Hacker News new | ask | show | jobs
by frabcus 932 days ago
I see this slightly the other way round - the difficulties caused by tokenisation are why it is good at segmentation. Words break and jump around due to it, and more so with typos in the vast amounts of training data.

Also regarding backtracking... It sees all the input at once, so not sure why it needs to backtrack?

4 comments

its referring to the search space of valid segmentations, which if set up as a classical problem, it would be some type of DP with backtracking from deadend paths. The full input is known in both cases, its just that gpts arch doesn't need to search any segmentation space, its billions of parameters aproximate the function needed to arrive at the correct answser
You wouldn’t even be able to solve this in the standard leetcode DP problem way, because it’s ambiguous if all you know is which words are valid. For example THESEA could be either “THE SEA” or “THESE A”. You need to have a model of English grammar to realize that the former is much more likely to be part of a valid sentence than the latter.
I think even a bigram model would provide enough information.
Is that "big-ram" or "bi-gram"?
it's big RAM now! (a bi-gram is the probability of a word given the previous 2.
Bi-gram aka pairs of words
I think it was a rhetorical question.
If you put it into the tokenizer https://platform.openai.com/tokenizer you can see that it helps in some places but not in others. It pulled out "SEA/OF/TRAN/QU/ILITY", but I think it broke up every instance of the word "THE".
I used a funny poem I read in a obscure book. Gpt may have sent it.

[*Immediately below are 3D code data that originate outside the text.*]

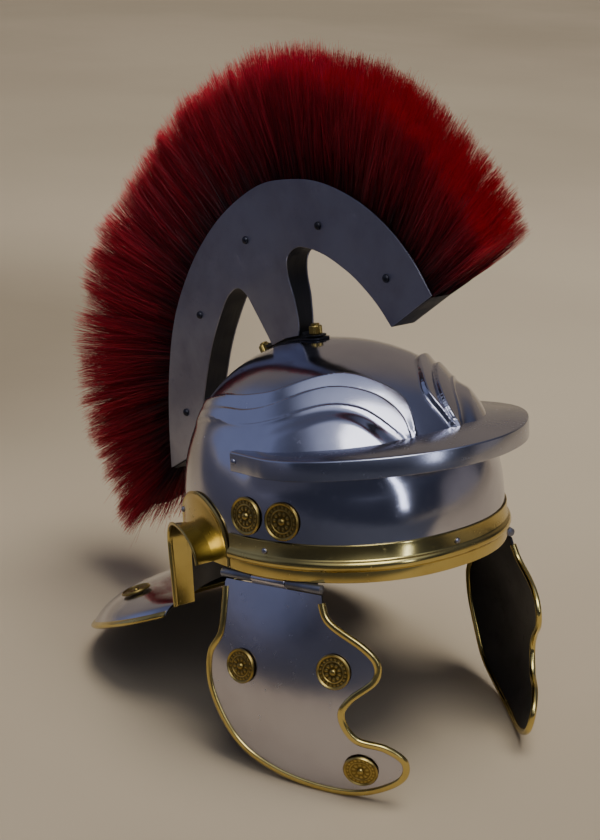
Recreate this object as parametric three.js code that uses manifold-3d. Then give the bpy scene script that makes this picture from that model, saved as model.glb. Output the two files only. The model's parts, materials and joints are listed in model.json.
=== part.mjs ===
// Roman legionary helmet with a removable horsehair crest, in millimetres.
// Helmet frame: -Y is the front, +X the wearer's left, +Z up, and z = 0 is the plane of the rim.
// The helmet stands tipped back on its cheek guards and on the rear edge of its neck guard.
import * as THREE from 'three';
import { mergeVertices } from 'three/addons/utils/BufferGeometryUtils.js';
import Module from 'manifold-3d';

const wasm = await Module();
wasm.setup();

// Driving dimensions.
const GAP = 0.3;
const TIP_BACK = THREE.MathUtils.degToRad(8.17);
const BOWL = {
  halfWidth: 103, frontLength: 118.5, rearLength: 112, height: 132, wallTop: 23,
  frontPower: 2.2, rearPower: 1.95, domePower: 2.2, sheet: 1.6,
};
const NAPE = { depth: 30, fall: 0.2 };
const NECK = {
  halfWidth: 125, rearLength: 112, frontLength: 65.5, centreY: 95, power: 2.3, edgeZ: -31, fall: 0.325, shelf: 0.8,
};
const EAR = { centreY: 30, halfLength: 27, height: 20, flange: 14, thick: 1.2, legBottom: -45 };
const BAND = { rearY: -15.5, top: 23, bead: 10, thick: 1.1 };
const BROW = { height: 13, thick: 1.2, topAtCentre: 75.5, rise: 0.067 };
const HINGE = { frontY: -84, frontX: 83, rearY: -8, rearX: 105, z: -4.4, knuckle: 2.9, bore: 1.5, pin: 1.2 };
const CHEEK = { sheet: 1.4, bulge: 16, depth: 152, roll: 340, rollCentre: -5, rollDepth: 40 };
const CREST = { halfThick: 10, plate: 1.2, legLean: 0.07, inset: 3, hair: 89, rearSpread: 18, rearFan: 0.55 };
const ROSETTE = { bowl: 12.5, cheek: 11.5, neck: 11, thick: 2.2 };
const RIM_COLUMNS = 48;
const DOME_ROWS = [0, 0.09, 0.19, 0.3, 0.41, 0.52, 0.63, 0.74, 0.86, 1];
const NECK_ROWS = [3.2, 3.45, 3.7, 3.88, 4];
const CREST_STEPS = 28;

// Materials.
const metal = (color, roughness) => new THREE.MeshStandardMaterial({ color, roughness, metalness: 1 });
const polishedSteel = metal(0x9a9ca8, 0.16);
const satinSteel = metal(0x7d8292, 0.38);
const brass = metal(0xb59a3c, 0.22);
const darkSteel = metal(0x3a3b40, 0.5);
const blackCore = new THREE.MeshStandardMaterial({ color: 0x17161a, roughness: 0.7, metalness: 0 });
const redHair = new THREE.MeshStandardMaterial({ color: 0x8e0f18, roughness: 0.8, metalness: 0 });

const helmet = new THREE.Group();
helmet.rotation.x = -TIP_BACK;

/** Adds one named mesh to the helmet. */
function addPart(name, geometry, material) {
  const mesh = new THREE.Mesh(geometry, material);
  mesh.name = name;
  helmet.add(mesh);
}

// ---------------------------------------------------------------- solids

/** Six times the signed volume of an indexed geometry. */
function signedVolume(geometry) {
  const position = geometry.getAttribute('position');
  const index = geometry.index.array;
  const corner = [0, 1, 2].map(() => new THREE.Vector3());
  let sum = 0;
  for (let i = 0; i < index.length; i += 3) {
    corner.forEach((point, k) => point.fromBufferAttribute(position, index[i + k]));
    sum += corner[0].dot(corner[1].cross(corner[2]));
  }
  return sum;
}

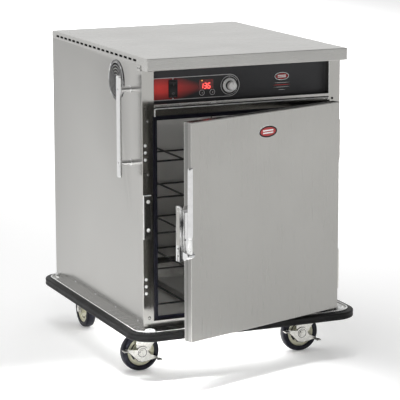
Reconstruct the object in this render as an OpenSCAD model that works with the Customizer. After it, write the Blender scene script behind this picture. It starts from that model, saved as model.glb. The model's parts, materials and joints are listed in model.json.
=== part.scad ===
// Heated proofing cabinet on casters: insulated body, one hinged door left ajar, five wire
// tray slides, a top control compartment and a bumper base.
// +Z is up, the door side faces -Y, and the floor is z = 0. The origin is under the middle
// of the bounding box.

/* [Cabinet body] */
// Width over the outer shell
body_w = 684; // [640:1:720]
// Depth from the front posts to the back wall
body_d = 810; // [790:1:850]
// Height of the worktop above the floor
top_z = 1020; // [1010:1:1060]
// Height of the deck that the body stands on
deck_z = 162; // [160:1:164]
// Thickness of the sheet metal
sheet = 1.2; // [1:0.1:1.5]

/* [Door opening] */
// Width of the clear opening inside the gasket
open_w = 587; // [570:1:590]
// Bottom of the clear opening
open_z0 = 199.5; // [195:0.5:205]
// Top of the clear opening
open_z1 = 822.5; // [815:0.5:830]
// Width of the gasket strip
gasket_w = 12.5; // [10:0.5:14]

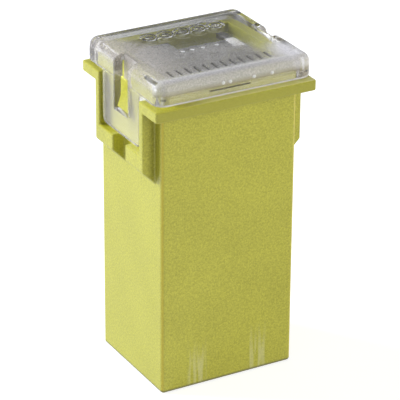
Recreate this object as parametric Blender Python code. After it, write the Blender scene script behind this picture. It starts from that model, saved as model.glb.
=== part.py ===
"""A female cartridge fuse: a moulded housing, a clear clip-on cover, a stamped element and its tin chip.

Metres, +Z up. The origin is the middle of the bottom face. X runs along the long side, and the two
ends of the housing, where the cover clips on, face -X and +X.
"""

import math

import bmesh
import bpy
from mathutils import Vector

MM = 0.001

# Male tabs that the fuse plugs onto, and the mouths that let them in
TAB_THICKNESS = 0.8 * MM
TAB_WIDTH = 8.0 * MM
TAB_PITCH = 7.3 * MM
TAB_PLAY = 0.3 * MM
MOUTH_CHAMFER = 0.7 * MM

# Room left between neighbouring pieces
SEAT_GAP = 0.3 * MM
SIDE_GAP = 0.3 * MM

# Stamped element
SHEET = 0.5 * MM
TERMINAL_HEIGHT = 10.0 * MM
TERMINAL_SIDE_ROOM = 0.5 * MM
CONTACT_ROOM = 0.05 * MM
FOLD_RADIUS = 0.55 * MM
LIP_SEAM = 3.4 * MM
SHOULDER = 2.0 * MM
NECK_FRONT = 1.4 * MM
NECK_BACK = 3.0 * MM
ARCH_RADIUS = 1.2 * MM
TONGUE_ROOM = 1.7 * MM
TONGUE_WIDTH = 3.2 * MM
TONGUE_LENGTH = 7.4 * MM
TONGUE_TIP = 1.2 * MM
TONGUE_SLIT = 0.4 * MM
TONGUE_BOW = 1.15 * MM
TONGUE_WAVE = 1.3

# The link that melts, cut from the bridge under the cover
LINK_LEFT = 1.9 * MM
LINK_RIGHT = 3.7 * MM
LINK_BACK = 0.9 * MM
LINK_HOLE = 0.7 * MM
LINK_HOLE_PITCH = 1.2 * MM
LINK_HOLE_INSET = 0.7 * MM

# Claws under the link, and the tin chip that they hold
CLAW_WIDTH = 0.9 * MM
CLAW_PITCH = 1.9 * MM
CLAW_TIP = 0.45 * MM
CLAW_RADIUS = 0.45 * MM
CHIP_HEIGHT = 0.8 * MM
CHIP_LENGTH = 3.4 * MM
CHIP_ROUNDING = 0.2 * MM

# Housing body
RIM_TOP = 32.2 * MM
WALL = 1.2 * MM
FLOOR = 1.6 * MM
PARTITION = 1.6 * MM
CHAMBER_DEPTH = 8.2 * MM
CORNER_RADIUS = 0.4 * MM
FOOT_ROUNDING = 0.3 * MM
HOUSING_EDGE = 0.15 * MM

# Ribs that hold the terminals upright
OUTER_RIB = 0.35 * MM
RIB_WIDTH = 0.9 * MM
RIB_PITCH = 5.0 * MM
RIB_HEIGHT = 11.0 * MM

# Rim round the mouth, and the collar inside the cover
RIM_THICKNESS = 1.15 * MM
RIM_OVERHANG_SIDES = 1.45 * MM
RIM_CORNER_RADIUS = 0.25 * MM
COLLAR_HEIGHT = 1.7 * MM
COLLAR_RADIUS = 0.5 * MM

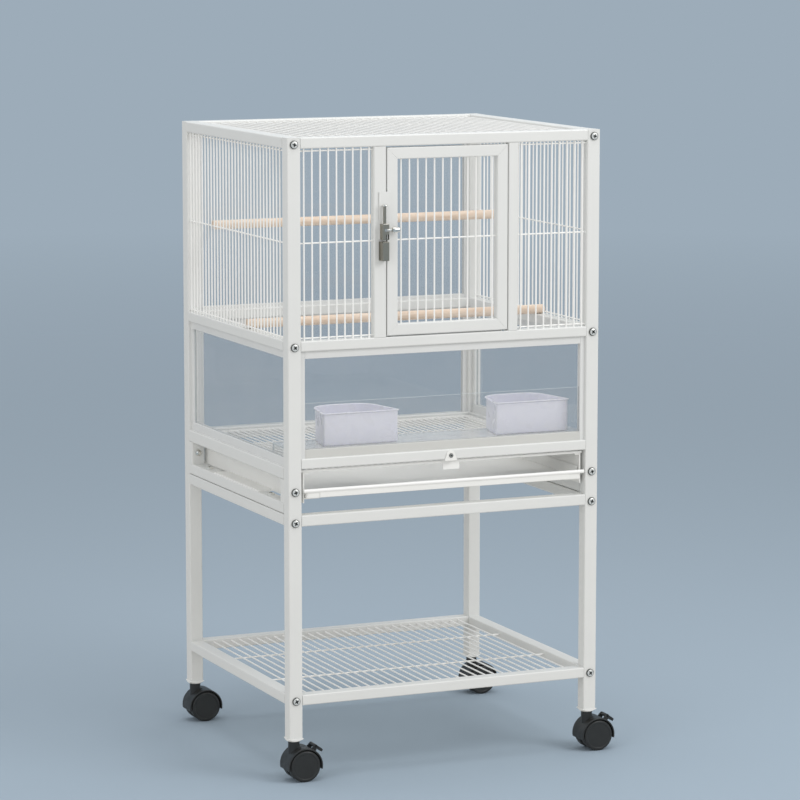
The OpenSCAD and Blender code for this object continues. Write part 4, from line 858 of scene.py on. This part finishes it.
world = bpy.data.worlds.new("studio")
bpy.context.scene.world = world
world.use_nodes = True
sky = world.node_tree
sky.nodes.clear()
soft = add(sky, "Background", {"Color": linear("#FFFFFF"), "Strength": STUDIO_LIGHT})
backdrop = add(sky, "Background", {"Color": linear(BACKDROP), "Strength": 1.0})
both = add(sky, "MixShader", {0: seen_by_eye(sky), 1: soft.outputs[0], 2: backdrop.outputs[0]})
add(sky, "OutputWorld", {"Surface": both.outputs[0]})


def floor_finish():
    """Matt floor that keeps the shadow and fades into the backdrop."""
    finish, tree = new_finish("studio_floor")
    where = add(tree, "TexCoord").outputs["Object"]
    far = add(tree, "VectorMath", {0: where}, operation="LENGTH").outputs["Value"]
    # pale for the light that it sends back, and the backdrop's colour to the eye
    matt = add(tree, "BsdfDiffuse", {"Color": blend_of(tree, seen_by_eye(tree), "#CCCBC8", BACKDROP)})
    gone = add(tree, "BsdfTransparent", {"Color": linear("#FFFFFF")})
    faded = spread_of(tree, far, *FADE, 0.0, 1.0)
    mix = add(tree, "MixShader", {0: faded, 1: matt.outputs[0], 2: gone.outputs[0]})
    add(tree, "OutputMaterial", {"Surface": mix.outputs[0]})
    return finish


floor_mesh = bpy.data.meshes.new("floor")
floor_corners = [(x * FLOOR_HALF, y * FLOOR_HALF, 0) for x, y in ((-1, -1), (1, -1), (1, 1), (-1, 1))]
floor_mesh.from_pydata(floor_corners, [], [(0, 1, 2, 3)])
floor = bpy.data.objects.new("floor", floor_mesh)
floor.data.materials.append(floor_finish())
bpy.context.scene.collection.objects.link(floor)


def lamp(name, place, aim, size, watts):
    """Round soft lamp at a place, turned to what it lights."""
    data = bpy.data.lights.new(name, "AREA")
    data.shape, data.size, data.energy = "DISK", size, watts
    made = bpy.data.objects.new(name, data)
    made.location = place
    made.rotation_euler = (Vector(aim) - Vector(place)).to_track_quat("-Z", "Y").to_euler()
    bpy.context.scene.collection.objects.link(made)


# The photo's light comes from the front right and from above, and its left faces stay a little darker
lamp("key", (1.9, -2.6, 2.6), (0, 0, 0.55), 1.8, 43)
lamp("top", (0.1, -0.1, 3.1), (0, 0, 0.5), 2.4, 26)
lamp("fill", (-2.6, -1.6, 1.6), (0, 0, 0.5), 2.0, 13)

bpy.context.scene.view_settings.view_transform = "Standard"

Lordgivemeplentymybellyisemptysixinchesbelowthetablelorsbepraisedmybellyisraisedsixinchesabovethetable

ChatGPT 3.5 segments it perfectly

"Lord give me plenty, My belly is empty, Six inches below the table. Lord be praised, My belly is raised, Six inches above the table."

>lorsbepraised

is not "lord be praised"

also spellchecking
Well that doesn’t apply to math, where LLMs are still garbage due to subpar tokenization.

GPT-4 also still fails at multiple syntactic or phonetic constraints at once, due to its tokenization scheme.